= Abram Szpiro =

Polish-Jewish chess player

Abram (Abraham) Szpiro (1912 in Stringenau, Russian Empire – 16 February 1943, in Auschwitz) was a Polish chess master.

Born in Russian Empire (now Poland), he moved with his family to Łódź. He tied for 7-8th (1930), shared 4th (1931), and twice took 6th (1933 and 1934) in Łódź City championships. He represented Łódź in the 2nd Polish Team Chess Championship at Katowice 1934. Szpiro won individual gold medal on fourth board, defeating Izak Schächter, Leon Tuhan-Baranowski, Henryk Friedman, etc., and team silver medal.
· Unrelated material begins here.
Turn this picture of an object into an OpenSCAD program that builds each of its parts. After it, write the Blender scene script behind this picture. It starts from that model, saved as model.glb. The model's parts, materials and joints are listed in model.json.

In 1934/35, he took 2nd in Poznań, and won at Poznań 1935. He tied for 2nd-5th at Łódź 1935, tied for 6-7th at Warsaw 1935 (the 3rd Polish Chess Championship won by Savielly Tartakower), won at Częstochowa 1936, tied for 7-8th at Jurata 1937 (international, the 4th POL-ch, Tartakower won), took 2nd (1937) and shared 4th (1939) in Łódź City championships.

During World War II, he lived in Łódź and Warsaw. He took 2nd, behind Henryk Pogorieły, at the Warsaw Ghetto tournament in February—April 1942. At the beginning of 1943, he was arrested in the Ghetto, transported to Nazi concentration camp and killed in Auschwitz.